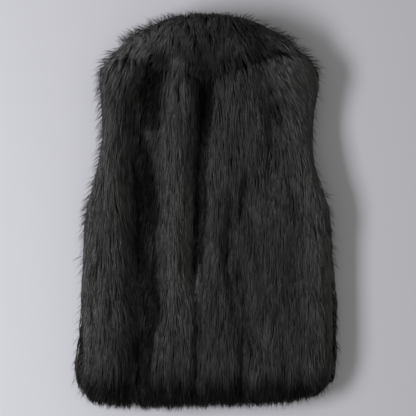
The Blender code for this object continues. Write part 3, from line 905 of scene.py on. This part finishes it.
# %% [markdown]
# ## Hairs of a lock
# Hairs stick together in thin bundles, and a few bundles make a lock. Each hair starts beside the
# lock's place. Its middle and its tip are found by stepping along the nap and falling back to the
# nearest surface, so the pile keeps the shape of the folds. One lock could be modelled and copied,
# but copies look alike, so each is worked out with its own chances. Bundles draw together a little
# towards their tips, more in a valley, where dark slits open between the locks. At the hem the
# hairs fall back less and reach out past it, furthest in the left half; a table gives how far, from
# one side to the other.

# %% Locks from the sown places
Pile = namedtuple("Pile", "length depth bundles hairs width spread bundle_spread gather stray lift")
LOCK_LENGTHS, BUNDLE_LENGTHS, HAIR_LENGTHS = (0.85, 1.15), (0.70, 1.05), (0.85, 1.05)
HAIR_WIDTHS = (0.7, 1.3)
PACKED_AT = 0.008  # in a valley this deep the hairs are packed, so much shorter and tighter:
PACKED_SHORTER, PACKED_TIGHTER = 0.3, 0.45
CLING, CLING_AT_HEM = 0.85, 0.30  # how much of its way off the surface a hair falls back
MOST_LIFT, BUNDLE_LIFT = 0.0035, 0.8
HEM_REACH = ((-0.26, 0.022), (-0.20, 0.025), (-0.12, 0.032), (-0.05, 0.026), (0.02, 0.019), (0.26, 0.013))
HEM_REACH_SHARES, LONGER_AT_HEM = (0.2, 1.0), 0.45
HEM_LOOSE_FROM, HEM_LOOSE_REACH = -0.325, 0.045
WILD_SHARE, WILD_LIFT = 0.015, 0.011
CREST = 0.0034  # how high a hair's middle is held, so that the hair lies level
ABOVE_SEAM = 0.001
BUNDLE_GATHER = 0.35
BUNDLE_STRAY, HAIR_STRAY = 0.022, 0.016
LOCK_TONES, BUNDLE_TONES, HAIR_TONES, LEAST_TONE = 0.16, 0.60, 0.42, 0.1


def locks(node, places, slopes, pile):
    """All the hairs of the locks rooted at places."""
    count = len(places)
    bundle = np.repeat(np.arange(count * pile.bundles), pile.hairs)
    lock = bundle // pile.bundles
    bundles, total = count * pile.bundles, len(bundle)

    packed = np.clip(valley(places) / PACKED_AT, 0.0, 1.0)
    lie = turned(nap(node, places, slopes), slopes, rng.normal(0.0, pile.stray, count))[lock]
    up = slopes[lock]
    sideways = np.cross(up, lie)
    stray = rng.normal(0.0, BUNDLE_STRAY, bundles)[bundle] + rng.normal(0.0, HAIR_STRAY, total)
    heading = turned(lie, up, stray)
    length = pile.length * (rng.uniform(*LOCK_LENGTHS, count) * (1.0 - PACKED_SHORTER * packed))[lock]
    length *= rng.uniform(*BUNDLE_LENGTHS, bundles)[bundle] * rng.uniform(*HAIR_LENGTHS, total)
    at_hem = np.clip((HEM_LOOSE_FROM - places[:, 1]) / HEM_LOOSE_REACH, 0.0, 1.0)[lock]
    length *= 1.0 + LONGER_AT_HEM * at_hem

    across, along = on_disc(bundles, pile.spread)
    bundle_shift = sideways * across[bundle][:, None] + lie * along[bundle][:, None]
    across, along = on_disc(total, pile.bundle_spread)
    hair_shift = sideways * across[:, None] + lie * along[:, None]
    start = places[lock] + bundle_shift + hair_shift
    gather = (pile.gather * (1.0 - PACKED_TIGHTER * packed))[lock][:, None]
    end = places[lock] + bundle_shift * gather + hair_shift * BUNDLE_GATHER + heading * length[:, None]

    cling = CLING + (CLING_AT_HEM - CLING) * at_hem
    hem_reach = np.interp(places[:, 0], *zip(*HEM_REACH))[lock] * rng.uniform(*HEM_REACH_SHARES, total)
    allowance = MOST_LIFT * rng.random(total) * (1.0 - at_hem) + hem_reach * at_hem
    allowance = np.where(rng.random(total) < WILD_SHARE, WILD_LIFT * rng.random(total), allowance)
    middle, middle_slopes = settle(start + heading * (0.5 * length)[:, None], cling, allowance)
    tip, tip_slopes = settle(end, cling, allowance)
    lift = rng.normal(0.0, pile.lift, count)[lock]
    lift = lift + rng.normal(0.0, pile.lift * BUNDLE_LIFT, bundles)[bundle]
    middle = middle + middle_slopes * (CREST + lift - trough(node, middle))[:, None]
    tip = tip + tip_slopes * (lift - trough(node, tip))[:, None]
    root = start - up * (pile.depth + trough(node, start))[:, None]
    if node == "back":
        root[:, 2] = np.maximum(root[:, 2], SEAM_LEVEL + ABOVE_SEAM)

    tone = 1.0 + LOCK_TONES * rng.uniform(-0.5, 0.5, count)[lock]
    tone += BUNDLE_TONES * rng.uniform(-0.5, 0.5, bundles)[bundle]
    tone += HAIR_TONES * rng.uniform(-0.5, 0.5, total)
    # The painted light and shade at each hair's tip is laid onto the hair's own tone.
    tone = np.sqrt(shade(tip) * np.maximum(tone, LEAST_TONE) / PALEST)
    width = pile.width * rng.uniform(*HAIR_WIDTHS, total)
    return Hairs(root=root, middle=middle, tip=tip, up=up, width=width, tone=tone)


print("hairs past the hem reach up to", max(reach for _, reach in HEM_REACH) * 1000, "mm")

# %% [markdown]
# ## Pieces of pile
# A coat's pile is one thing to the eye, but one mesh of it would be too heavy to handle. It is cut
# across from hem to collar into pieces of like size, where no seam shows between the hairs.

# %% Growing the pieces
MAX_HAIRS = 21000


def take(hairs, chosen):
    return Hairs(*(values[chosen] for values in hairs))


def joined(*groups):
    return Hairs(*(np.concatenate(values) for values in zip(*groups)))


def grow(name, hairs, material):
    """Makes as many pieces as the hairs need, cut across from hem to collar."""
    order = np.argsort(hairs.root[:, 1])
    parts = math.ceil(len(order) / MAX_HAIRS)
    made = []
    for number, chosen in enumerate(np.array_split(order, parts), start=1):
        label = f"{name}_{number}" if parts > 1 else name
        made.append(hairs_mesh(label, take(hairs, chosen), material))
    print(f"{name}: {len(order)} hairs, {len(order) * HAIR_TRIANGLES} triangles")
    return made


print("at most", MAX_HAIRS, "hairs in a piece")

# %% [markdown]
# ## Where wisps stand
# Along its edges the vest has a fringe of fine single hairs, thick on the left shoulder, on parts
# of the left side and at the hem, and thin on the right. An even fringe all round would look
# trimmed, so a table gives how thickly they stand from place to place.

# %% Fringes
Fringe = namedtuple("Fringe", "place x y reach_x reach_y share")
FRINGES = (
    Fringe("left shoulder", -0.205, 0.285, 0.050, 0.055, 1.00),
    Fringe("left end of the collar", -0.130, 0.340, 0.070, 0.045, 1.00),
    Fringe("top of the collar", -0.035, 0.385, 0.075, 0.025, 0.70),
    Fringe("left armhole", -0.212, 0.150, 0.030, 0.080, 0.50),
    Fringe("left side", -0.250, 0.005, 0.030, 0.032, 1.00),
    Fringe("left side, low", -0.255, -0.350, 0.040, 0.045, 0.80),
    Fringe("hem, left half", -0.140, -0.385, 0.110, 0.040, 1.00),
    Fringe("right shoulder", 0.170, 0.320, 0.060, 0.050, 0.30),
)
HEM_FRINGE_FROM, HEM_FRINGE_SHARE = -0.362, 0.60
PLAIN_SHARE = 0.03
EDGE_SLOPE = 0.72  # a place steeper than this is on the outline


def fringe_share(point):
    """How thickly the wisps stand at a point, from 0 to 1."""
    share = HEM_FRINGE_SHARE if point[1] < HEM_FRINGE_FROM else PLAIN_SHARE
    for fringe in FRINGES:
        away = ((point[0] - fringe.x) / fringe.reach_x) ** 2
        away += ((point[1] - fringe.y) / fringe.reach_y) ** 2
        share = max(share, fringe.share * math.exp(-away))
    return share


def on_outline(point, normal):
    return abs(normal[2]) < EDGE_SLOPE and rng.random() < fringe_share(point)


print("fringes", len(FRINGES))

# %% [markdown]
# ## Wisps
# The hairs of the fringe are finer than those of the locks and stick together at their roots. They
# start in tufts of three and stand out from the outline, half along the nap, first more outwards
# and then bending over, and their tips sink a little. They don't fall back to the surface as the
# locks do, because they are what stands free of it.

# %% Wisps from the sown places
Wisp = namedtuple("Wisp", "length width")
WISP = Wisp(length=0.030, width=0.00052)
IN_TUFT = 3
TUFT_STRAY, WISP_STRAY = 0.30, 0.10
TUFT_RISES, WISP_RISES, WISP_LENGTHS, WISP_TONES = (0.4, 1.3), (0.85, 1.15), (0.25, 1.15), (0.35, 1.0)
OUTWARDS, MIDDLE_OUTWARDS = 0.75, 1.3
UPWARDS = 0.3  # how much of the surface's slope upwards a wisp follows
DROOP = 0.10
WISP_DEPTH = 0.003


def wisps(node, places, slopes, wisp=WISP):
    """Tufts of fine hairs that stand out from the edges."""
    turn = np.repeat(rng.normal(0.0, TUFT_STRAY, len(places)), IN_TUFT)
    rise = np.repeat(rng.uniform(*TUFT_RISES, len(places)), IN_TUFT)
    places, slopes = np.repeat(places, IN_TUFT, axis=0), np.repeat(slopes, IN_TUFT, axis=0)
    count = len(places)
    along = turned(nap(node, places, slopes), slopes, turn + rng.normal(0.0, WISP_STRAY, count))
    outwards = OUTWARDS * (rise * rng.uniform(*WISP_RISES, count))[:, None]
    level = slopes.copy()
    level[:, 2] *= UPWARDS
    heading = unit(along + unit(level) * outwards)
    length = (wisp.length * rng.uniform(*WISP_LENGTHS, count))[:, None]
    middle = places + unit(along + unit(level) * outwards * MIDDLE_OUTWARDS) * length * 0.5
    tip = places + heading * length
    tip[:, 2] -= (DROOP * length)[:, 0]
    # Each wisp's tone takes the painted shade of its place, but none of its painted highlights.
    return Hairs(
        root=places - slopes * WISP_DEPTH, middle=middle, tip=tip, up=slopes,
        width=wisp.width * rng.uniform(*HAIR_WIDTHS, count),
        tone=np.sqrt(rng.uniform(*WISP_TONES, count) * np.minimum(shade(places), 1.0) / PALEST),
    )


print("wisps", WISP.length * 1000, "mm long, in tufts of", IN_TUFT)

# %% [markdown]
# ## Pile of the back
# Most of the pile that shows is the back's, and it is the longest. It grows on the whole of the
# upper side and a little way round the edge, but not where the fronts lie against it. Hairs whose
# tips end in deep painted shade, in a fold or a dark patch, go to a piece of their own with the
# shaded copy of the finish; a soft chance decides near the limit, so that no line shows between
# the two. The fringe comes last.

# %% Pile of the back
LOCK_SPACING, TUFT_SPACING = 0.0076, 0.0048
BACK_ROUND_TO = -0.35  # how far round the edge the pile goes: the least Z of a normal with pile
BACK_PILE = Pile(
    length=0.056, depth=0.0062, bundles=9, hairs=2, width=0.00084, spread=0.0070,
    bundle_spread=0.0009, gather=0.86, stray=0.032, lift=0.0006,
)
# Hairs in deep painted shade take the shaded copy of the finish:
SHADED_BELOW, FOLD_CHANCES = 0.55, (0.85, 1.15)  # pile with less than this shade gets the duller finish
places, slopes = sow("back", LOCK_SPACING, lambda point, normal: normal[2] > BACK_ROUND_TO)
hairs = locks("back", places, slopes, BACK_PILE)
in_painted_shade = shade(hairs.tip) * rng.uniform(*FOLD_CHANCES, len(hairs.tip)) < SHADED_BELOW
back_pile = grow("back_pile", take(hairs, ~in_painted_shade), STANDING_PILE)
back_pile += grow("back_shaded_pile", take(hairs, in_painted_shade), SHADED_PILE)
back_pile += grow("back_wisps", wisps("back", *sow("back", TUFT_SPACING, on_outline)), STANDING_PILE)

# %% [markdown]
# ## Pile of the collar
# The collar is cut from the same fur, but it is handled more and folded over, so its hairs look
# shorter and more ruffled. They grow nearly all round it, because its folded edge is seen from the
# side, and they are worked out as the back's are, with their own figures.

# %% Pile of the collar
COLLAR_ROUND_TO = -0.8
COLLAR_PILE = Pile(
    length=0.046, depth=0.0032, bundles=9, hairs=2, width=0.00084, spread=0.0068,
    bundle_spread=0.0010, gather=0.84, stray=0.09, lift=0.0005,
)
places, slopes = sow("collar", LOCK_SPACING, lambda point, normal: normal[2] > COLLAR_ROUND_TO)
collar_pile = grow("collar_pile", locks("collar", places, slopes, COLLAR_PILE), STANDING_PILE)
places, slopes = sow("collar", TUFT_SPACING, on_outline)
collar_pile += grow("collar_wisps", wisps("collar", places, slopes), STANDING_PILE)

# %% [markdown]
# ## Pile of the fronts
# The fronts lie under the vest, and only a strip of each shows past the back's side. Their pile is
# pressed flat, so it is short, wide and untidy. Their undersides rest on the surface, where a
# sparse pile is enough: nobody sees it from above, and the hairs are better spent on the back.

# %% Pile of the fronts
FRONT_ROUND_TO = -0.80
UNDERSIDE_SPACING, FRONT_TUFT_SPACING = 0.0230, 0.0075
FRONT_PILE = Pile(
    length=0.036, depth=0.0030, bundles=3, hairs=3, width=0.00110, spread=0.0060,
    bundle_spread=0.0016, gather=0.60, stray=0.14, lift=0.0005,
)
for node in ("front_left", "front_right"):
    places, slopes = sow(node, LOCK_SPACING, lambda point, normal: normal[2] > FRONT_ROUND_TO)
    sides = locks(node, places, slopes, FRONT_PILE)
    places, slopes = sow(node, UNDERSIDE_SPACING, lambda point, normal: normal[2] <= FRONT_ROUND_TO)
    underside = locks(node, places, slopes, FRONT_PILE)
    places, slopes = sow(node, FRONT_TUFT_SPACING, on_outline)
    fringe = wisps(node, places, slopes)
    grow(node + "_pile", joined(sides, underside, fringe), BOUNCE_LIT_PILE)

# %% [markdown]
# ## Hairs in the notch beside the collar
# Where the left shoulder meets the left end of the collar, the two leave a narrow notch, and on the
# real vest the pile of both closes it. A solid filler would show as a hard lump. So short, thick
# hairs of both fill it, sown very near each other and without the test for a free place, because a
# notch is just where that test leaves hairs out.

# %% Hairs in the notch
NOTCH, NOTCH_REACH = np.array([-0.158, 0.313, 0.046]), 0.012
NOTCH_WISP = Wisp(length=0.016, width=0.00110)
NOTCH_SPACING = 0.0020


def in_notch(point, normal):
    return ((point - NOTCH) ** 2).sum() < NOTCH_REACH**2


notch_hairs = [
    wisps(node, *sow(node, NOTCH_SPACING, in_notch, only_free=False), NOTCH_WISP)
    for node in ("back", "collar")
]
# The notch lies in shade, so its hairs take the shaded copy of the finish, which paints shade.
back_pile += grow("pile_in_notch", joined(*notch_hairs), SHADED_PILE)

# %% [markdown]
# ## Pieces of the back's pile
# The pieces of pile grown on the back are counted. On the real vest each cloth and the pile on
# it are one fabric.

print("cloths declared, the back's with", len(back_pile), "pieces of pile")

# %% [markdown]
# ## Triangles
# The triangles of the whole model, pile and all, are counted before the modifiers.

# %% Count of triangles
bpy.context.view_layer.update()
added = sum(len(polygon.vertices) - 2 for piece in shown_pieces() for polygon in piece.data.polygons)
print("triangles before modifiers", added)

* [Aim] Return the opening line of the data and every line after it through the line containing "# one side to the other.", please, exactly as written and with nothing added.

* [The answer]
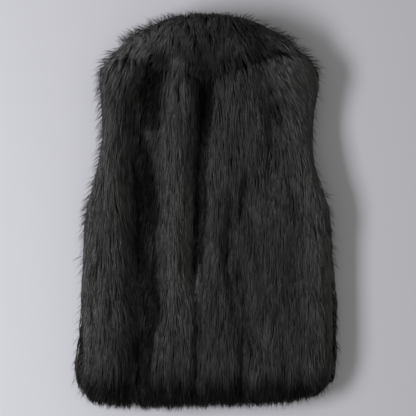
The Blender code for this object continues. Write part 3, from line 905 of scene.py on. This part finishes it.
# %% [markdown]
# ## Hairs of a lock
# Hairs stick together in thin bundles, and a few bundles make a lock. Each hair starts beside the
# lock's place. Its middle and its tip are found by stepping along the nap and falling back to the
# nearest surface, so the pile keeps the shape of the folds. One lock could be modelled and copied,
# but copies look alike, so each is worked out with its own chances. Bundles draw together a little
# towards their tips, more in a valley, where dark slits open between the locks. At the hem the
# hairs fall back less and reach out past it, furthest in the left half; a table gives how far, from
# one side to the other.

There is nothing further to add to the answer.